An Extended State Convergence Architecture for Multilateral Teleoperation Systems

Abstract

State convergence is a novel scheme to control a teleoperation system in a bilateral mode. Starting from modeling an $n^{\text {th}}$ order teleoperation system on state space, the scheme offers a simple and elegant procedure, which requires 3n+1 design conditions to be solved in order to synchronize the master and slave systems, and to achieve the desired dynamic behavior of the teleoperation system. However, in its current form, the scheme cannot be applied in situations where more than one master and/or slave systems are involved to perform a certain task. To overcome this limitation, we first present an alpha-modified version of the standard state convergence architecture for a single-master/single-slave teleoperation system.
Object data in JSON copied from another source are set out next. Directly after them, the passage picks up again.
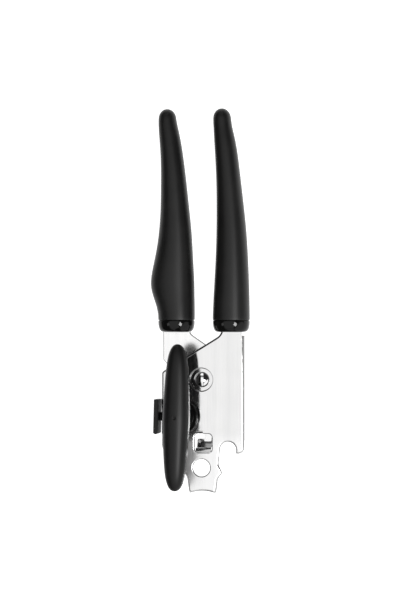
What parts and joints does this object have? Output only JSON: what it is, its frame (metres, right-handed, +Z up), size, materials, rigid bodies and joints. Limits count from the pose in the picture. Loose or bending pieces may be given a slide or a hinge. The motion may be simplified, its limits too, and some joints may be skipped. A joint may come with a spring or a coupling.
{
  "type": "manual can opener",
  "caption": "Manual butterfly can opener: pressed steel body and pivoting arm with soft black grips, turning knob, feed wheel, cutting wheel, bottle-opener notch and hanging hole.",
  "frame": {"origin": "middle of the underside of the opener's box, with the opener lying on its back, knob up", "axes": "+Y along the handles towards their ends, +Z up towards the knob, +X to the right as the user sees the knob with the handles pointing up"},
  "size_m": [0.055, 0.2106, 0.0347],
  "materials": {
    "body_steel": "polished stainless with a fine lengthwise brushing",
    "arm_steel": "polished stainless",
    "rivet_steel": "bright polished",
    "washer_steel": "plain steel",
    "hard_steel": "ground and hardened",
    "bushing_steel": "turned steel",
    "pin_steel": "plain steel",
    "nylon": "black nylon",
    "gloss_black": "glossy moulded plastic",
    "soft_black": "matt soft-touch rubber",
    "knob_black": "matt moulded plastic",
    "pad_black": "matt moulded nylon"
  },
  "bodies": {
    "body": {"body_plate": "body_steel", "right_handle_core": "gloss_black", "right_grip": "soft_black", "right_tang_pins": "pin_steel", "pivot_rivet": "rivet_steel", "pivot_washer": "washer_steel", "pivot_back_washer": "washer_steel", "drive_bushing": "bushing_steel", "wall_rest_pad": "pad_black", "wall_rest_rivet": "rivet_steel"},
    "arm": {"arm_plate": "arm_steel", "left_handle_core": "gloss_black", "left_grip": "soft_black", "left_tang_pins": "pin_steel", "cutter_stud": "rivet_steel", "cutter_washer": "washer_steel", "cutter_screw": "rivet_steel"},
    "knob": {"knob_core": "gloss_black", "knob_wing": "knob_black", "knob_pin": "pin_steel", "knob_washer": "nylon", "drive_shaft": "hard_steel", "feed_wheel": "hard_steel", "feed_washer": "washer_steel"},
    "cutter": {"cutter_wheel": "hard_steel"}
  },
  "joints": [
    {"name": "arm_pivot", "type": "hinge", "parent": "body", "child": "arm", "pos_m": [0.0011, -0.04321, 0.00768], "axis": [0, 0, 1], "range_deg": [0, 35]},
    {"name": "knob_turn", "type": "hinge", "parent": "body", "child": "knob", "pos_m": [-0.0098, -0.06341, 0.01648], "axis": [0, 0, 1], "continuous": true},
    {"name": "cutter_spin", "type": "hinge", "parent": "arm", "child": "cutter", "pos_m": [0.00498, -0.05872, 0.00258], "axis": [0, 0, 1], "continuous": true}
  ]
}
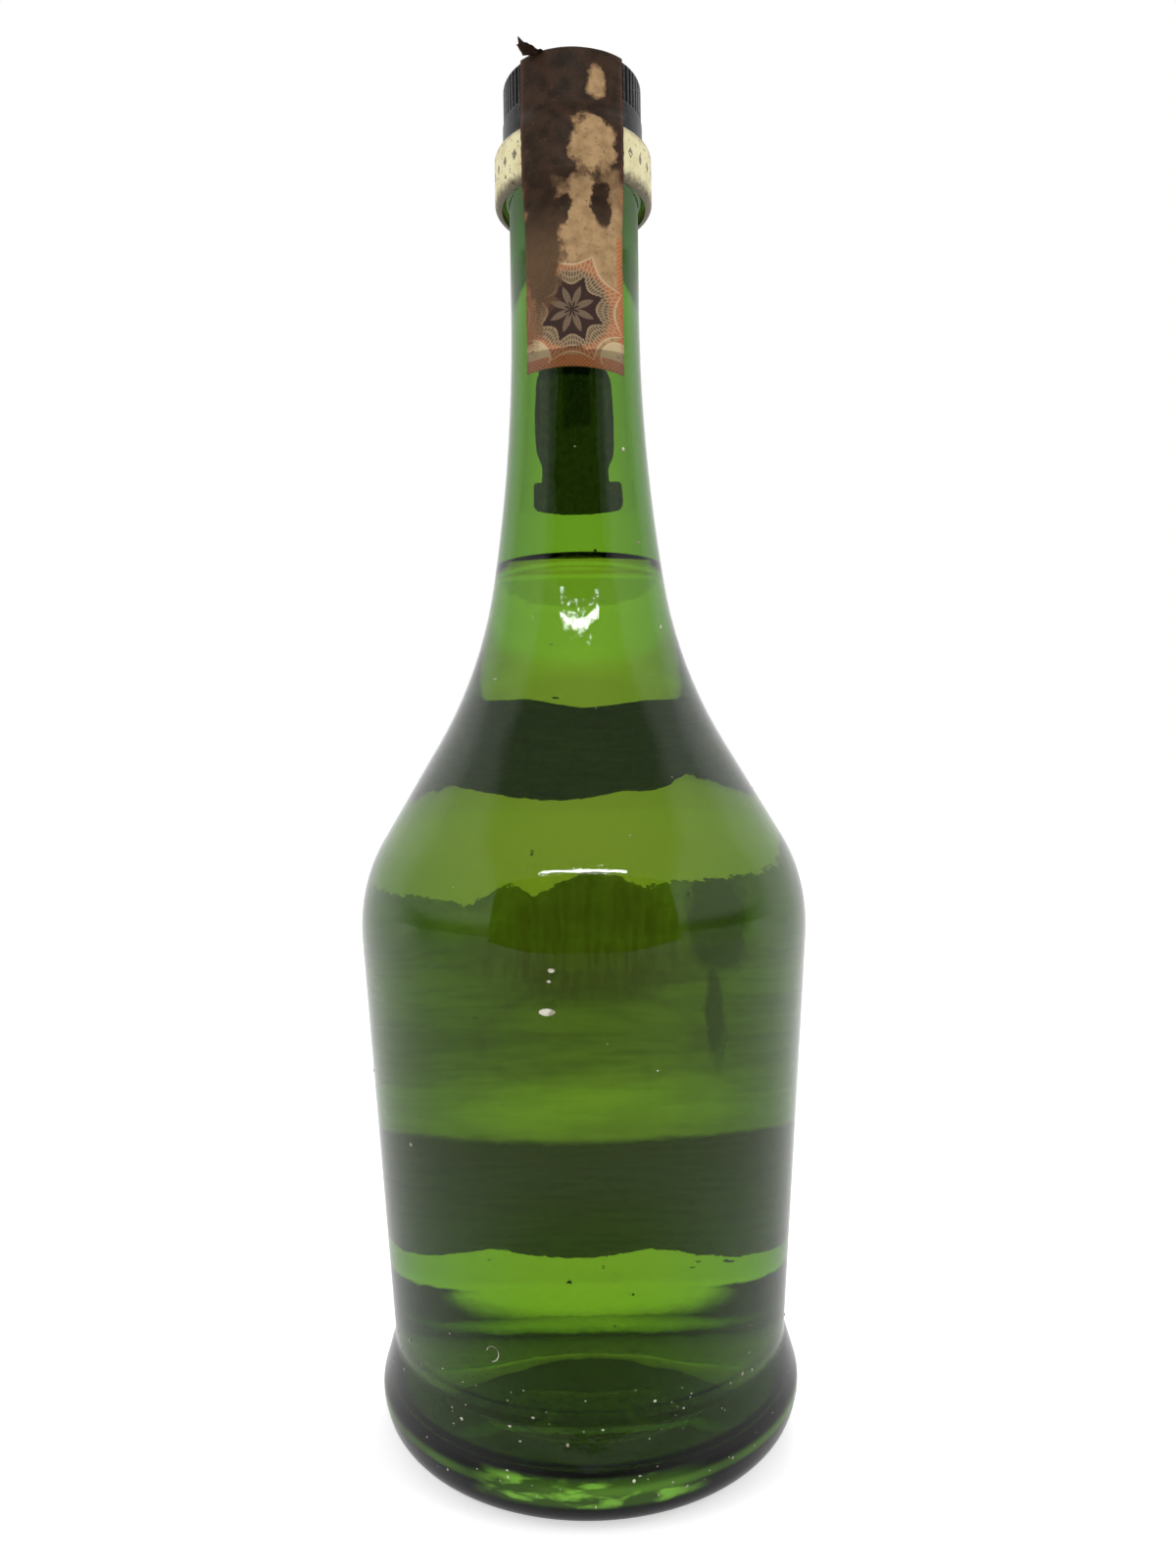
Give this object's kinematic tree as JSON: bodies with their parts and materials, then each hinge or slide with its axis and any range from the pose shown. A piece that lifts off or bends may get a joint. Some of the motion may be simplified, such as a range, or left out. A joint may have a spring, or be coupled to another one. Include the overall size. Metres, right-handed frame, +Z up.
{
  "type": "grappa bottle",
  "caption": "Sealed green glass spirits bottle with a long neck, sloping shoulder, tapering body and flared foot, filled, with a ribbed screw cap, a ring, a paper strip and labels.",
  "frame": {"origin": "middle of the circle the bottle stands on", "axes": "+Z up along the bottle's axis; +Y towards the labels' side; -Y towards the long end of the tax strip"},
  "size_m": [0.096, 0.0961, 0.2879],
  "materials": {
    "green_glass": "clear yellow-green bottle glass, glossy",
    "drink": "clear, nearly colourless spirit",
    "cap_plastic": "black moulded plastic, satin",
    "ring_plastic": "aged cream plastic with grime",
    "strip_paper": "stained brown printed paper",
    "label_paper": "aged cream label paper"
  },
  "bodies": {
    "root": {"bottle_glass": "green_glass", "grappa": "drink", "screw_cap": "cap_plastic", "collar": "ring_plastic", "tax_strip": "strip_paper", "neck_label": "label_paper", "shoulder_label": "label_paper", "body_label": "label_paper"}
  },
  "joints": []
}
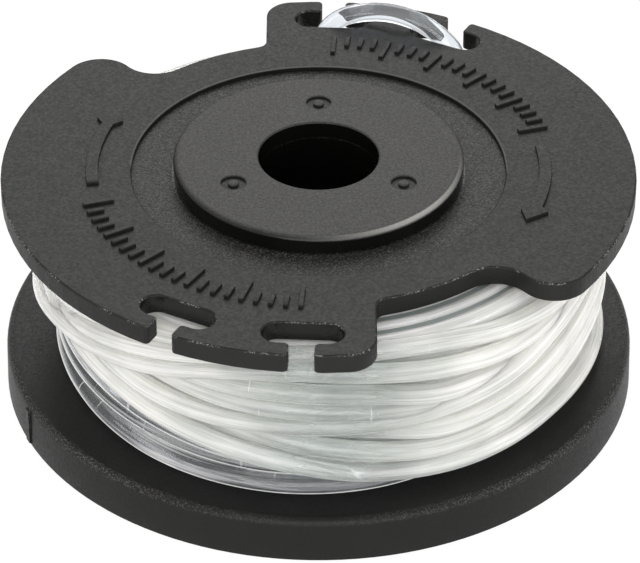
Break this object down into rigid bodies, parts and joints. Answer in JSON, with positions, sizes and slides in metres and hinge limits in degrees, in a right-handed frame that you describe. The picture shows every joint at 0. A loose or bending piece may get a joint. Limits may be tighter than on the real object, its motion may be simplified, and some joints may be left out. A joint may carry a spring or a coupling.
{
  "type": "trimmer line spool",
  "caption": "Moulded plastic spool with a round lower flange and a notched upper flange, wound with clear nylon trimmer line that loops through two slots.",
  "frame": {"origin": "centre of the spool's base, on the axis of the bore", "axes": "+Z along the axis from the plain lower flange to the notched upper flange; the square tab beside the front notch points to -Y"},
  "size_m": [0.0642, 0.0642, 0.027],
  "materials": {
    "spool_plastic": "fine-grained black moulded plastic",
    "nylon_line": "clear monofilament, milky where it is wound in layers"
  },
  "bodies": {
    "root": {"spool_body": "spool_plastic", "trimmer_line": "nylon_line"}
  },
  "joints": []
}
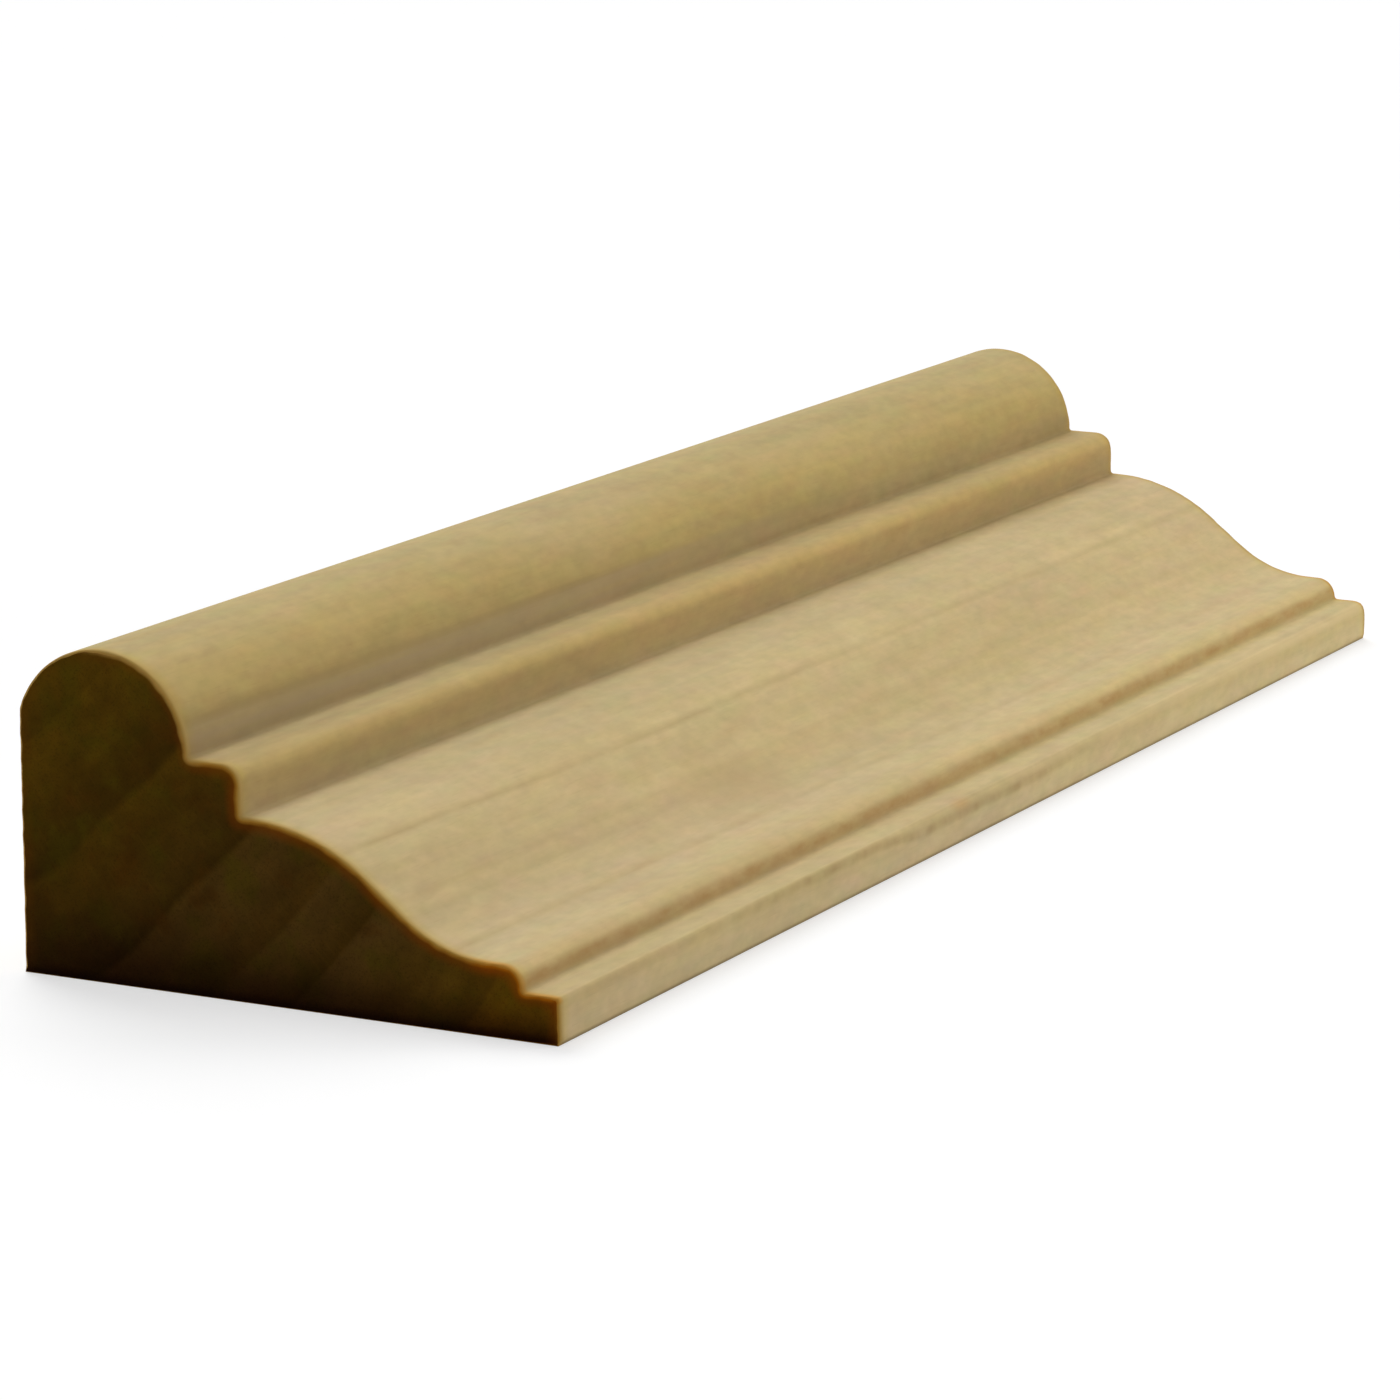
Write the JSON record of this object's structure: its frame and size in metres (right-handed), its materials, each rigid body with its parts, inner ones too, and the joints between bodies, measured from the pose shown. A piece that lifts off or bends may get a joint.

This alpha-modified architecture is then used to develop extended state convergence architecture for a multi-master/multi-slave teleoperation system. The resulting extended state convergence architecture requires solving a set of $n(k+l)+(n+1)kl$ design equations to determine the control gains for synchronizing $k$ -master and $l$ -slave systems in a desired dynamic way. MATLAB simulations considering a one-degree-of-freedom dual-master/tri-slave teleoperation system are presented to show the efficacy of the proposed extended state convergence architecture for multilateral teleoperation systems.